§ **WORK INSTRUCTIONS**: The lines to be extracted run from the start of the listing through the line containing "rub += inner"; copy them exactly and nothing else.

§ **COLLECTED MATERIAL**:
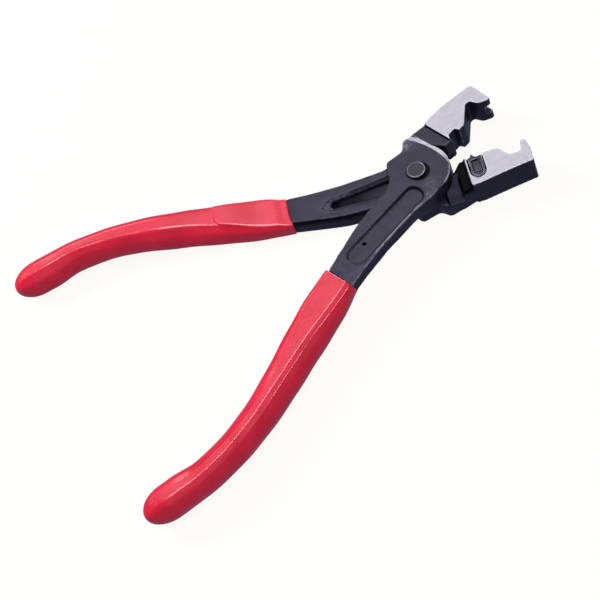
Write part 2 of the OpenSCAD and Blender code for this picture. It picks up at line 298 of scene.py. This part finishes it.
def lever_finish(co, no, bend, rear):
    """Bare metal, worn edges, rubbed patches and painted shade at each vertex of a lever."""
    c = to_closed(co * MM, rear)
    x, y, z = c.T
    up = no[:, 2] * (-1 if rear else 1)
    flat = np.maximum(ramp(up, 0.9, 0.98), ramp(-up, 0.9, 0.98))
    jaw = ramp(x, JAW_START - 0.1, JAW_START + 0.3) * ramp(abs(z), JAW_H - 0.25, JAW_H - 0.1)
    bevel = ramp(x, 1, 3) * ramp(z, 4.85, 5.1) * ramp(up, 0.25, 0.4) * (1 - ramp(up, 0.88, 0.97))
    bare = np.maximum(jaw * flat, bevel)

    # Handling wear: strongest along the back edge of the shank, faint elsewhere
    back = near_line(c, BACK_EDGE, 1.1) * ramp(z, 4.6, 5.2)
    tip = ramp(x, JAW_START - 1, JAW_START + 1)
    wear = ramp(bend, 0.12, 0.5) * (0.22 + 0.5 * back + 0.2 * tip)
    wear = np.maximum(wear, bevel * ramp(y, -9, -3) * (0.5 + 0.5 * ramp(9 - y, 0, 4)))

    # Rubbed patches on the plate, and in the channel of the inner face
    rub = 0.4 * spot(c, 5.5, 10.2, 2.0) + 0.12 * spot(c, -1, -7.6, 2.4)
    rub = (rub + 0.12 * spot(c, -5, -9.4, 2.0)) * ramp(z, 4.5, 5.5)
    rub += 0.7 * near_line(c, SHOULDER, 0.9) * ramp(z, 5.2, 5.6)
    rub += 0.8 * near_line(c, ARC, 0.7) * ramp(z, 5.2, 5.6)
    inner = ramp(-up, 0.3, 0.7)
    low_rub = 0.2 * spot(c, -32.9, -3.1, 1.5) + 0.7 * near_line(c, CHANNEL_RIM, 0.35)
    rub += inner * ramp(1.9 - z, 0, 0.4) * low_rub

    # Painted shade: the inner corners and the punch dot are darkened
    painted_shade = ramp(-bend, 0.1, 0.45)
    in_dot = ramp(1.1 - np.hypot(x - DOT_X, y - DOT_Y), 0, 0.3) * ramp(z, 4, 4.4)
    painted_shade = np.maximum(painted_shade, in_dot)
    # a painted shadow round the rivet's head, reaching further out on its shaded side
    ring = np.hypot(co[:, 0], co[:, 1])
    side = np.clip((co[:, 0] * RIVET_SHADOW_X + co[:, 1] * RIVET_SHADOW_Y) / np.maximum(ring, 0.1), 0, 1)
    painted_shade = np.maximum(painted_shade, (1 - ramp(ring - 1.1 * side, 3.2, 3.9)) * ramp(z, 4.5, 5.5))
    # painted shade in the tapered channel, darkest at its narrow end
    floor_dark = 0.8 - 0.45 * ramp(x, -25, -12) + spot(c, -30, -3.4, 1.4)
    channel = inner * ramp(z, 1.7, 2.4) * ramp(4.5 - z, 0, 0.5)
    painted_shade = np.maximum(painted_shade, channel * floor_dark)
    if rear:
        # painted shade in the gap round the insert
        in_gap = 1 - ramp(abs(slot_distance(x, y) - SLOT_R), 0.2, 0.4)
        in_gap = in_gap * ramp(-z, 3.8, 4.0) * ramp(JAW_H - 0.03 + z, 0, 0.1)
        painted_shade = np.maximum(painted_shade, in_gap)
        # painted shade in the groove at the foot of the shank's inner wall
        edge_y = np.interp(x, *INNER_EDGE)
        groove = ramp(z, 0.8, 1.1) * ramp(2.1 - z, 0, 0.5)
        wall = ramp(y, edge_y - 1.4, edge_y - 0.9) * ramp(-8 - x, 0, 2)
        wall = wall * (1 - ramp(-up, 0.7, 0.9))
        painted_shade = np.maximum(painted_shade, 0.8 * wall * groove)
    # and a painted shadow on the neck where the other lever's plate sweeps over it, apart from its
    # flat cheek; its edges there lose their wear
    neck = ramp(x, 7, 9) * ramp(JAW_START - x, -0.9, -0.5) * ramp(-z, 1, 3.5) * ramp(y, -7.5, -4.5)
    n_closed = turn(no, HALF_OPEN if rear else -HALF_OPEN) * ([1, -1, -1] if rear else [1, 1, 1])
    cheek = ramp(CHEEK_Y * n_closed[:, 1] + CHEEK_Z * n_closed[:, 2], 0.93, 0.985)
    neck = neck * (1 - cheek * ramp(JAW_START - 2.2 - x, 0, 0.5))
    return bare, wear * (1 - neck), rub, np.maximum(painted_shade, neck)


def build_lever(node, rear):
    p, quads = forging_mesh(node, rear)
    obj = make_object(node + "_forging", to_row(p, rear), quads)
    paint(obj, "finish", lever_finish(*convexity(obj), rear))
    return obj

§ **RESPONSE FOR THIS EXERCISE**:
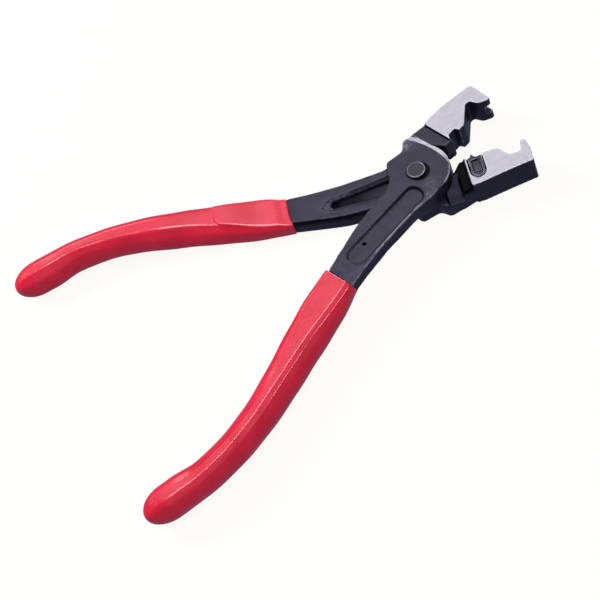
Write part 2 of the OpenSCAD and Blender code for this picture. It picks up at line 298 of scene.py. This part finishes it.
def lever_finish(co, no, bend, rear):
    """Bare metal, worn edges, rubbed patches and painted shade at each vertex of a lever."""
    c = to_closed(co * MM, rear)
    x, y, z = c.T
    up = no[:, 2] * (-1 if rear else 1)
    flat = np.maximum(ramp(up, 0.9, 0.98), ramp(-up, 0.9, 0.98))
    jaw = ramp(x, JAW_START - 0.1, JAW_START + 0.3) * ramp(abs(z), JAW_H - 0.25, JAW_H - 0.1)
    bevel = ramp(x, 1, 3) * ramp(z, 4.85, 5.1) * ramp(up, 0.25, 0.4) * (1 - ramp(up, 0.88, 0.97))
    bare = np.maximum(jaw * flat, bevel)

    # Handling wear: strongest along the back edge of the shank, faint elsewhere
    back = near_line(c, BACK_EDGE, 1.1) * ramp(z, 4.6, 5.2)
    tip = ramp(x, JAW_START - 1, JAW_START + 1)
    wear = ramp(bend, 0.12, 0.5) * (0.22 + 0.5 * back + 0.2 * tip)
    wear = np.maximum(wear, bevel * ramp(y, -9, -3) * (0.5 + 0.5 * ramp(9 - y, 0, 4)))

    # Rubbed patches on the plate, and in the channel of the inner face
    rub = 0.4 * spot(c, 5.5, 10.2, 2.0) + 0.12 * spot(c, -1, -7.6, 2.4)
    rub = (rub + 0.12 * spot(c, -5, -9.4, 2.0)) * ramp(z, 4.5, 5.5)
    rub += 0.7 * near_line(c, SHOULDER, 0.9) * ramp(z, 5.2, 5.6)
    rub += 0.8 * near_line(c, ARC, 0.7) * ramp(z, 5.2, 5.6)
    inner = ramp(-up, 0.3, 0.7)
    low_rub = 0.2 * spot(c, -32.9, -3.1, 1.5) + 0.7 * near_line(c, CHANNEL_RIM, 0.35)
    rub += inner * ramp(1.9 - z, 0, 0.4) * low_rub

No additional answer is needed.